Danfoss’s Dynamic Valve fitted to a radiator

Standard practice

The time-saving benefits and efficacy of PITRVs are boosting demand for the products, says Milner. ‘Specifiers are appreciating shorter system servicing because the automatic balancing negates regular manual balancing,’ he adds.

PITRVs may not be appropriate for some types of heating system; Milner explains that systems with a small flow/return temperature difference – such as heat pump circuit that typically require 5K – are likely to require a valve to be selected with a higher Kv [flow coefficient] – heat pumps require a minimum flow to maintain good performance. However, some PITRVs are available with higher flow rates. (Kv is the flowrate of fluid (m3·h-1) through the valve when the pressure drop across the valve is 1 bar (100kPa) – the strange units being so that it numerically matches the imperial Cv).

Milner notes the importance of correct set-up and maintenance to optimise PITRV-equipped heating systems. Before commissioning, the system should be cleaned and flushed of debris, and treated with corrosion inhibitor to ensure the PH levels are correct and to prevent corrosion. ‘The smaller flow apertures of PITRVs mean system cleanliness is more important,’ he adds. ‘While the valves usually have a commissioning position for filling and draining during set-up, special consideration is required for power flushing. ‘Power flushing must take place with the valves or valve inserts removed, or before fitting them. A special tool is available on some manufacturers’ valves to aid power flushing by temporarily removing the valve insert.’

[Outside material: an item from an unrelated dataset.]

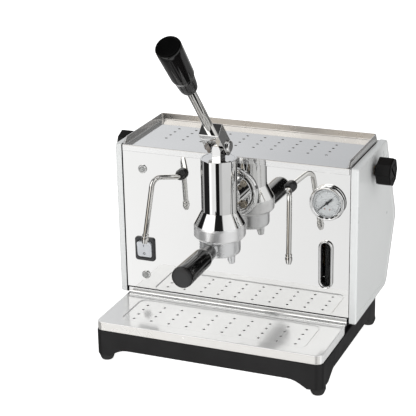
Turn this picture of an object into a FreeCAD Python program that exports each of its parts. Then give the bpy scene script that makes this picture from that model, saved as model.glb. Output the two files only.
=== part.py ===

Milner believes PITRVs will soon become a standard option for domestic heating systems ‘when installers begin to understand that the extra cost of the valves is saved many times over by the ease of installation and time saved during commissioning’. Elimination of cold spots around properties and system noise will also reduce the level of call-backs for engineers.

Importantly, stricter rules on energy efficiency are likely to feed back into Building Regulations and encourage more energy efficient valve specification in future.